The New Statesman appoints Serena Kutchinsky as Digital Editor.

Serena Kutchinsky is to join the New Statesman as digital editor in September. She will lead the expansion of the New Statesman across a variety of digital platforms.

Serena has over a decade of experience working in digital media and is currently the digital editor of Newsweek Europe. Since she joined the title, traffic to the website has increased by almost 250 per cent. Previously, Serena was the digital editor of Prospect magazine and also the assistant digital editor of the Sunday Times - part of the team which launched the Sunday Times website and tablet editions.

Jason Cowley, New Statesman editor, said: “Serena joins us at a great time for the New Statesman, and, building on the excellent work of recent years, she has just the skills and experience we need to help lead the next stage of our expansion as a print-digital hybrid.”

Serena Kutchinsky said: “I am delighted to be joining the New Statesman team and to have the opportunity to drive forward its digital strategy.
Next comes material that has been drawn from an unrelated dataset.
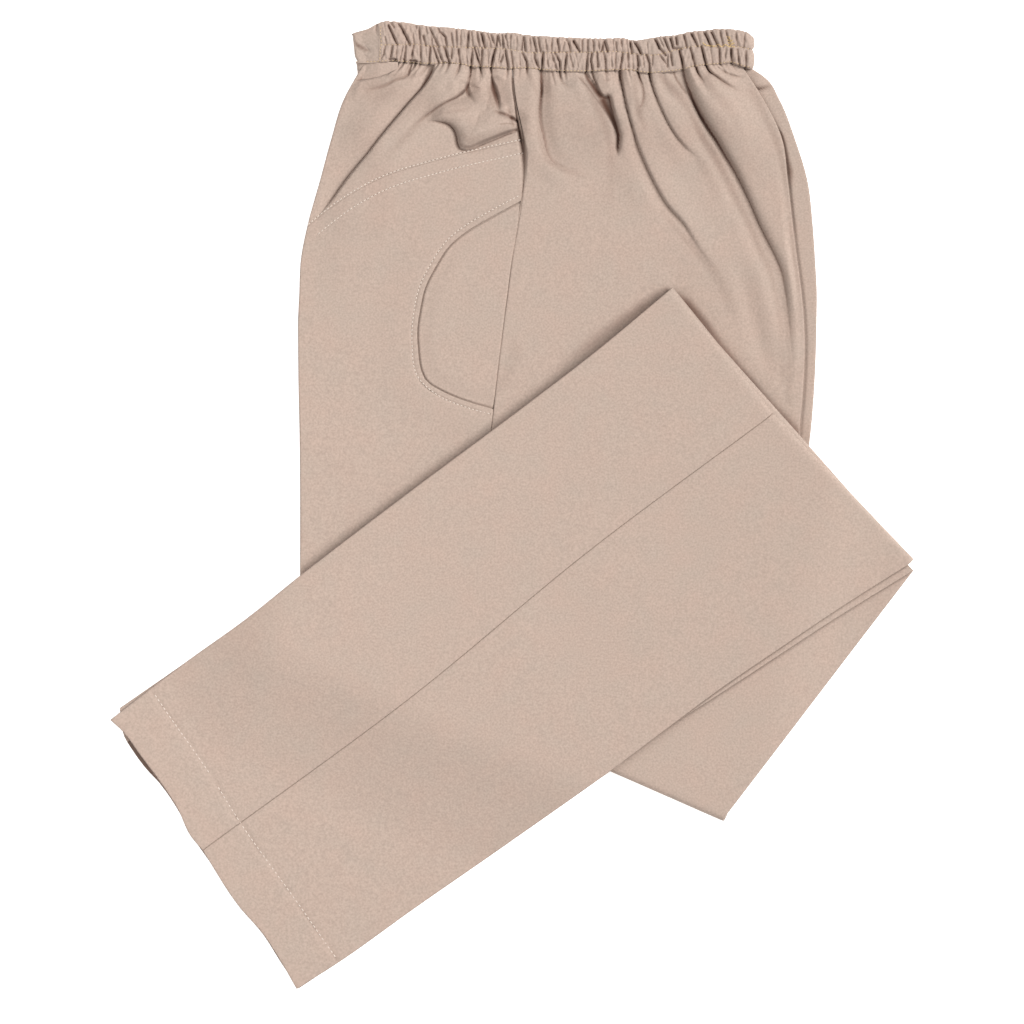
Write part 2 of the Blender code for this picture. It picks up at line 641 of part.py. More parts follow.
def shin(leg):
    """Front and back of one leg from crease B to the hem. The left leg's cloth wraps the fold along crease B."""
    crease, hem, back = (CREASE_B, HEM, SHIN_BACK) if leg == "left" else (CREASE_B_RIGHT, HEM_RIGHT, SHIN_BACK_RIGHT)
    edges = {
        "front": line_through(crease.front, *SHIN_FRONT, hem.front),
        "seam": line_through(crease.seam, *SHIN_SEAM, hem.seam),
        "back": line_through(crease.back, *back, hem.back),
    }
    shares = np.linspace(0.0, 1.0, SHIN_ROWS)
    for side, first_end, last_end, lips in (("front", "front", "seam", "first"), ("back", "seam", "back", "last")):
        points, lip = patch(edges[first_end], edges[last_end], shares, 5, lips)
        stretches = [flat_rows("shin", points, lip, 1 if leg == "left" else 0)]
        if leg == "left":
            stretches.insert(0, turn_rows("turn_b", points, lip, np.concatenate([[FIRST_TURN], TURNS[1:]])))
        panel(f"{side}_{leg}_shin", leg, stretches, TWILL)


def inner_run(front, seam, back, shares):
    """Points of the hidden layers between the front and the back edge of a stretch, with a column on the seam."""
    front_half, _ = patch(front, seam, shares, 5, gaps=(INNER_INSET, 0.0))
    back_half, _ = patch(seam, back, shares, 5, gaps=(0.0, INNER_INSET))
    return np.concatenate([front_half, back_half[:, 1:]], axis=1)


def inner_layers():
    """The hidden inner halves of both legs and the tucked-in seat, as one solid that runs through both folds."""
    thigh_shares = np.concatenate([np.linspace(0.0, 0.5, 10), np.linspace(0.5, 1.0, 5)[1:]])
    thigh = inner_run(down_thigh("front", 25.0, CREASE_A.front[1]), down_thigh("seam", 27.0, CREASE_A.seam[1]),
                      down_thigh("back_left", 27.0, CREASE_A.back[1]), thigh_shares)
    to_knee = [line_through(first, last) for first, last in zip(CREASE_A, CREASE_B)]
    knee_run = inner_run(*to_knee, np.linspace(0.0, 1.0, KNEE_ROWS))
    shin_run = inner_run(line_through(CREASE_B.front, *SHIN_FRONT, HEM.front),
                         line_through(CREASE_B.seam, *SHIN_SEAM, HEM.seam),
                         line_through(CREASE_B.back, *SHIN_BACK, HEM.back), np.linspace(0.0, 1.0, SHIN_ROWS))
    runs = [
        ("thigh", thigh, None),
        ("turn_a", thigh[-1:], TURNS[1:-1]),
        ("knee", knee_run, None),
        ("turn_b", knee_run[-1:], TURNS[1:-1]),
        ("shin", shin_run, None),
    ]
    high, low = [], []
    for stretch, points, turns in runs:
        turn = np.zeros(points.shape[:2])
        if turns is not None:
            points = np.repeat(points, len(turns), axis=0)
            turn = np.repeat(turns[:, None], points.shape[1], axis=1)
        rise = INNER_SHARE * fullness(points) if stretch == "thigh" else 0.0
        high.append(folded(stretch, points, np.full(points.shape[:2], INNER_HIGH) + rise, turn))
        low.append(folded(stretch, points, np.full(points.shape[:2], INNER_LOW), turn))
    points, faces = wall_mesh(np.concatenate(high), np.concatenate(low), LAYER_GROOVE)
    add_piece("inner_layers", points, faces, TWILL_SHADED)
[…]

The website is already established as the home of free-thinking journalism online in the UK and I look forward to leading our expansion and growing the global readership of this historic title.

In June, the New Statesman website recorded record traffic figures when more than four million unique users read more than 27 million pages. The circulation of the weekly magazine is growing steadily and now stands at 33,400, the highest it has been since the early 1980s.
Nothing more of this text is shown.